20. We are of the opinion, given the peculiar facts of this case, that the imposition of penalty on the assessee is not justified. We are satisfied that the assessee had committed an inadvertent and bona fide error and had not intended to or attempted to either conceal its income or furnish inaccurate particulars.

21. Under these circumstances, the appeal is allowed and the order passed by the Calcutta High Court is set aside. No costs.”

(C.2) We are also of the view, in the specific facts and circumstances of the case before us, that the inadvertent and bonafide mistake made due to oversight did not amount to furnishing inaccurate particulars of income, or concealment of income.

(C.2.1) In view of the foregoing and respectfully following the order of Hon’ble Supreme Court in the case of Price Waterhouse Coopers (P.) Ltd. vs.

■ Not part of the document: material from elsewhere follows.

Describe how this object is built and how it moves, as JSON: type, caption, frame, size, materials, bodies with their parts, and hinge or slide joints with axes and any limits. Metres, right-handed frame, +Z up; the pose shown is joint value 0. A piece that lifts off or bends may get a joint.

CIT (supra); we are of the view in the specific facts and circumstances of the present case before us, that this is not a fit case for levy of penalty u/s 271(1)(c) of IT Act. Accordingly, we set aside the impugned appellate order dated 30/07/2020 of the Ld. CIT(A) and cancel the aforesaid penalty amounting to Rs.51,993/- levied by the Assessing Officer in aforesaid order dated 27/06/2019 passed u/s 271(1)(c) of the Income Tax Act.

(D) In the result, this appeal filed by assessee is allowed. Order pronounced on 25/08/2022.